When Brooklyn teenager, Miles (Shameik Moore) is bitten by a radioactive spider, he starts going through some weird changes; like something out of a comic book. All too see he’s slinging webs and getting stuck on walls. Completely freaked out he tracks down Spider-Man in the hope of finding some help controlling his newfound powers, but his plan collapses when Spider-Man is killed by Kingpin who then opens up a weird portal that somehow pills all Spider-People from alternate realities in Miles’ own.

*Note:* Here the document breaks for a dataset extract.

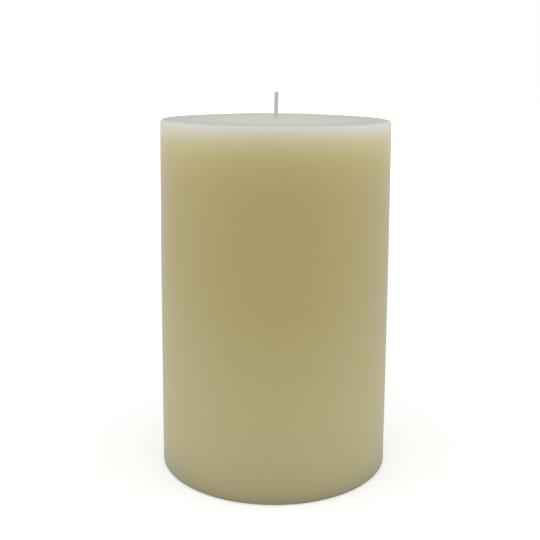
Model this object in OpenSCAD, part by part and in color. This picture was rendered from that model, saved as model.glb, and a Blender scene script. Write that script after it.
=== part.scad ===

With the help of the Amazing Spider-Man (Jake Johnson), Spider-Girl (Hailee Steinfeld), Spider-Man Noir (Nicholas Cage), Spider-Ham (John Mulaney), and Spider-Robot, Miles sets out to conquer his fears, shut down the portal, and get everyone back home.
This movie is a perfect family one to check out these holidays. Coming from the guys who brought us The Lego Movie (2014), Spider-Man: Into the Spider-Verse blends an unbelievable, but fun story with relatable characters and heart-warming messages about love, self-confidence, and acceptance. The story itself is pretty far-fetched, almost like a child’s playtime game (rather like the Lego Movie), but it’s that raw innocence and sincerity that makes the messages so lovely and the comedy so fresh and funny. Not to mention, the characters and their moral dilemmas more relatable.
The major standout is the animation. A delightful montage of comic book, game graphics, and old-school 3D glasses blue-red hue, the animation is unlike any other family movie that I’ve ever seen. It’s a little weird at first; jerky movements and lines and textures that sit somewhere between Disney classic and Pixar, but once you get used to it, it’s great.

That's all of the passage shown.